There are 2 best solutions below

0
On

how to make aggregates and projections consistent?

In the common case, we don't. Projections are consistent with the aggregate at some time in the past, but do not necessarily have all of the latest updates. That's part of the point: we give up "immediate consistency" in exchange for other (higher leverage) benefits.

The duplication that you refer to is usually solved a different way: by using conditional writes to the book of record.

In your example, we would normally design the system so that the second attempt to write Bob to our data store would fail because conflict. Also, we prevent duplicates from propagating by ensuring that the write to the data store happens-before any events are made visible.

What this gives us, in effect, is a "first writer wins" write strategy. The writer that loses the data race has to retry/fail/etc.

(As a rule, this depends on the idea that both attempts to create Bob write that information to the same place, using the same locks.)

A common design to reduce the probability of conflict is to NOT use the "read model" of the aggregate itself, but to instead use its own data in the data store. That doesn't necessarily eliminate all data races, but you reduce the width of the window.

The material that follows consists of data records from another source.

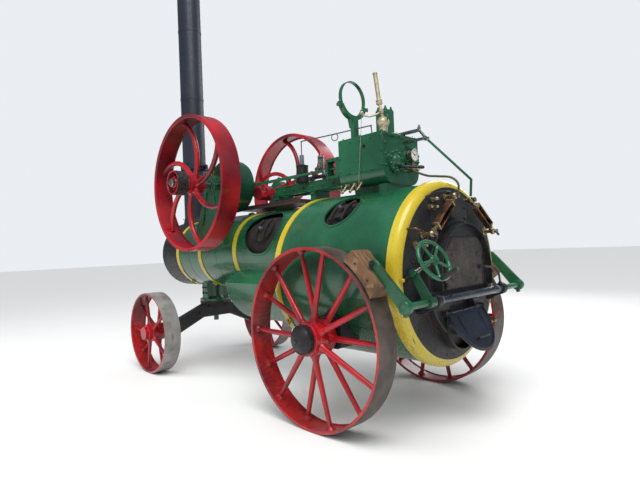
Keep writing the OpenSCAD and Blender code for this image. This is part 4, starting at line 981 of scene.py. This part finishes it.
oilers = Piece("lubricator_trim", "black")
oilers.hoop((930, 10, 2169), Z, [(58, -4), (64, -4), (64, 4), (58, 6)], 40)
oilers.turned((930, 10, 2169), Z, [(60, -1), (58, 5), (20, 12), (14, 16), (14, 24), (0, 27)], 32)
oilers.hoop((930, 10, 2010), Z, [(58, -4), (63, -4), (63, 5), (58, 6)], 40)
oilers.tube([(930, -46, 2040), (930, -80, 2030), (905, -110, 2080), (885, -126, 2112)], 5)
# Grey post on the can's lid.
oilers.look("blue_grey")
oilers.turned((930, 10, 2190), Z, [(26, -6), (24, 2), (24, 84), (20, 92), (8, 94)])
oilers.look("steel")
oilers.turned((800, PISTON_Y, 2117), Z, [(24, -4), (28, 0), (28, 8), (31, 10)], 24)
oilers.turned((800, PISTON_Y, 2257), Z, [
    (32, -8), (33, -2), (31, 6), (18, 12), (6, 15), (6, 24), (11, 28), (8, 36), (0, 38)], 28)
oilers.look("glass")
oilers.hoop((800, PISTON_Y, 2142), Z, [(30.5, 0), (32.5, 2), (32.5, 96), (30.5, 98)], 32)
oilers.done()

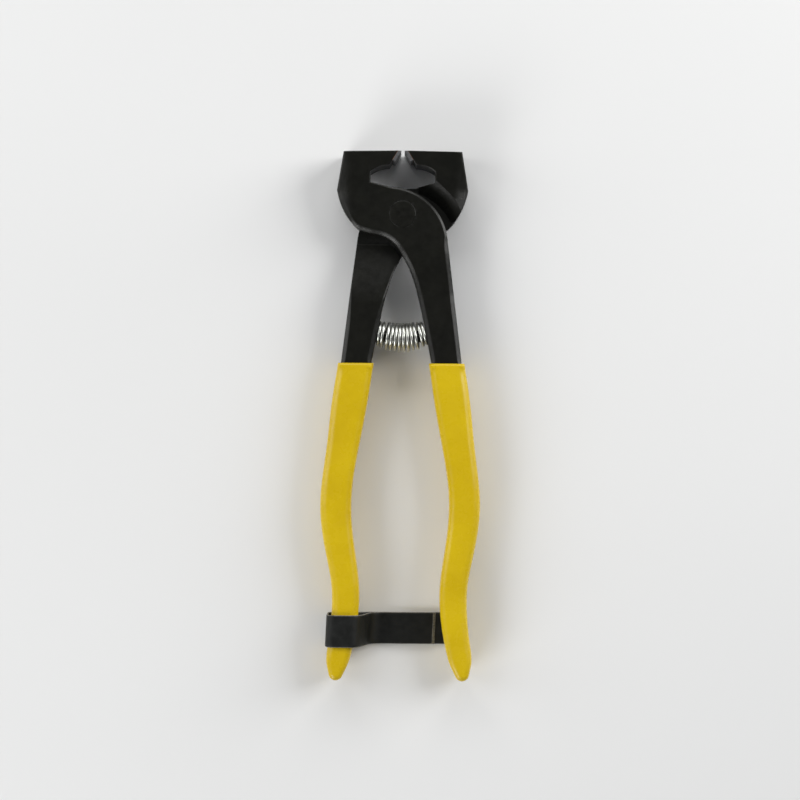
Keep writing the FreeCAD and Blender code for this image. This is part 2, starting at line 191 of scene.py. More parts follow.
def slab(name, loop, widths, top, bottom, profile, slope, grid=1.6, sharp=28):
    """A plate with shaped faces. widths holds the edge widths of its top and of its bottom;
    profile holds (share of the edge width, share of the fall) pairs from the rim inwards;
    slope is the edge's fall over its width."""
    count = len(loop)
    ring_edges = [(i, (i + 1) % count) for i in range(count)]
    verts, edge, faces, starts = [], [], [], []
    for face, sign, width in ((top, -1, widths[0]), (bottom, 1, widths[1])):
        starts.append(len(verts))
        for share, fall in profile:
            ring = inset(loop, width * share)
            z = face(ring[:, 0], ring[:, 1]) + sign * width * slope * fall
            verts += list(np.column_stack([ring, z]))
            edge += [1.0 if share < 0.9 else 0.0] * count
        found = []
        for level in range(len(profile) - 1):
            first = starts[-1] + level * count
            found += [(first + i, first + j, first + count + j, first + count + i)
                      for i, j in ring_edges]
        triangles, middle = fill(ring, ring_edges, grid)
        place = list(range(len(verts) - count, len(verts) + len(middle)))
        verts += list(np.column_stack([middle, face(middle[:, 0], middle[:, 1])]))
        edge += [0.0] * len(middle)
        found += [tuple(place[i] for i in triangle) for triangle in triangles]
        faces += found if sign < 0 else [f[::-1] for f in found]
    low = starts[1]
    faces += [(low + i, low + j, j, i) for i, j in ring_edges]
    return mesh_object(name, verts, faces, edge, sharp)


def fill(rim, rim_edges, grid):
    """Triangles over a rim, and the points inside it that they use after the rim's own."""
    flat = [Vector(p) for p in np.concatenate([rim, inside_points(rim, grid)])]
    points, _, found, sources, _, _ = delaunay_2d_cdt(flat, rim_edges, [], 0, 1e-6, True)
    middle, place = [], []
    for point, source in zip(points, sources):
        if source and min(source) < len(rim):
            place.append(min(source))
        else:
            place.append(len(rim) + len(middle))
            middle.append(tuple(point))
    centres = np.array([sum((points[i] for i in t), Vector((0, 0))) / 3 for t in found])
    kept = [t for t, inside in zip(found, is_inside(rim, centres)) if inside]
    return [[place[i] for i in t] for t in kept], np.array(middle)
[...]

Finally, we fall back on Memories, Guesses and Apologies.

0
On

It's important to remember in CQRS that every write model is also a read model for the reads that are required to validate a command. Those reads are:

  • checking for the existence of an aggregate with a particular ID
  • loading the latest version of an entire aggregate

In general a CQRS/ES implementation will provide that read model for you. The particulars of how that's implemented will depend on the implementation.

Those are the only reads a command-handler ever needs to perform, and if a query can be answered with no more than those reads, the query can be expressed as a command (e.g. GetUserByName{Alice}) which when handled does not emit events. The benefit of such read-only commands is that they can be strongly consistent because they are limited to a single aggregate. Not all queries, of course, can be expressed this way, and if the query can tolerate eventual consistency, it may not be worth paying the coordination tax for strong consistency that you typically pay by making it a read-only command. (Command handling limited to a single aggregate is generally strongly consistent, but there are cases, e.g. when the events form a CRDT and an aggregate can live in multiple datacenters where even that consistency is loosened).

So with that in mind:

  • CreateUser{Alice} received
  • user Alice does not exist
  • persist UserCreated{Alice}
  • CreateUser{Alice} acknowledged (e.g. HTTP 200, ack to *MQ, Kafka offset commit)
  • UserListProjection updated from UserCreated{Alice}
  • CreateUser{Bob} received
  • user Bob does not exist
  • persist UserCreated{Bob}
  • CreateUser{Bob} acknowledged
  • CreateUser{Bob} received
  • user Bob already exists
  • command-handler for an existing user rejects the command and persists no events (it may log that an attempt to create a duplicate user was made)
  • CreateUser{Bob} ack'd with failure (e.g. HTTP 401, ack to *MQ, Kafka offset commit)
  • UserListProjection updated from UserCreated{Bob}

Note that while the UserListProjection can answer the question "does this user exist?", the fact that the write-side can also (and more consistently) answer that question does not in and of itself make that projection superfluous. UserListProjection can also answer questions like "who are all of the users?" or "which users have two consecutive vowels in their name?" which the write-side cannot answer.